Right to Farm Legislation in Canada: Exceptional Protection for Standard Farm Practices
32 Pages Posted: 7 Oct 2018
Date Written: September 5, 2018
Right to farm legislation (RTF) emerged during the 1970s and 80s in response to land-use conflicts during the post-war period between a rapidly-industrializing agricultural sector and developing residential and commercial peri-urban and rural areas. The primary function of RTFs is to create legislative protection for farmers against civil liability for nuisance for operations with adverse off-site impacts and, in some cases, to shield agri-food production from the enforcement of municipal bylaws.
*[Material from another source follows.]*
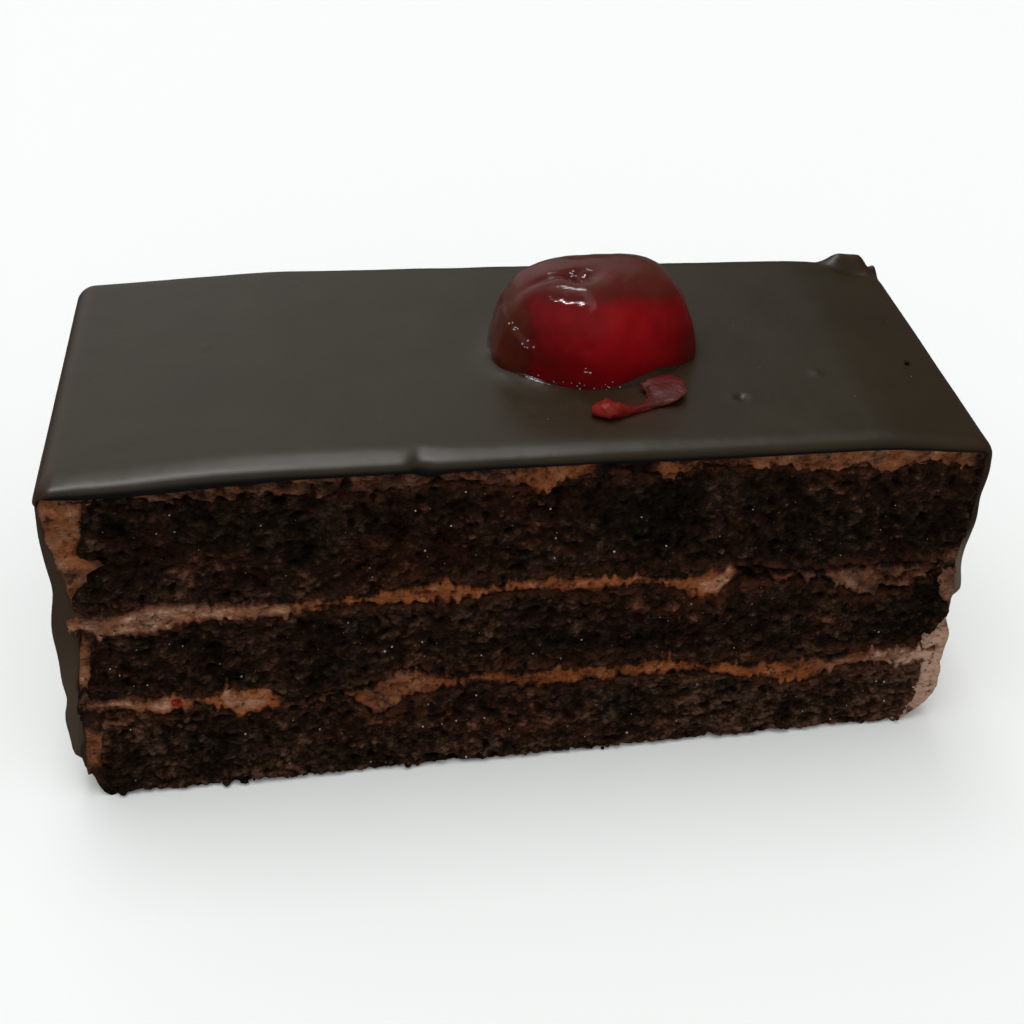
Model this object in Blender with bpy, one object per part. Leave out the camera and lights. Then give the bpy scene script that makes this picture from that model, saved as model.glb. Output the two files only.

RTFs block litigation through the common law of nuisance in one of two ways: (1) either the dispute must first be addressed to provincial administrative board; or (2) the statute directly bars liability if the practice in question conforms to a legislatively-defined standard. In general, RTFs replace the civil fault standard with the standard of adherence to “normal” or “standard” farm practices. This paper examines the justification for and legitimacy of RTF legislation in Canada today. The paper begins with a presentation of the history of RTFs in Canada. It goes on to describe how adherence to “normal” or “standard” farm practices has been legislatively defined and interpreted by administrative boards. The paper then raises normative concerns about how normalcy has been defined to-date, especially in relation to accepted industry practices that are unsustainable and even harmful. Procedural concerns are also raised about RTFs replacing civil litigation with administrative procedures and mediation. The paper concludes with recommendations for addressing these normative and procedural concerns.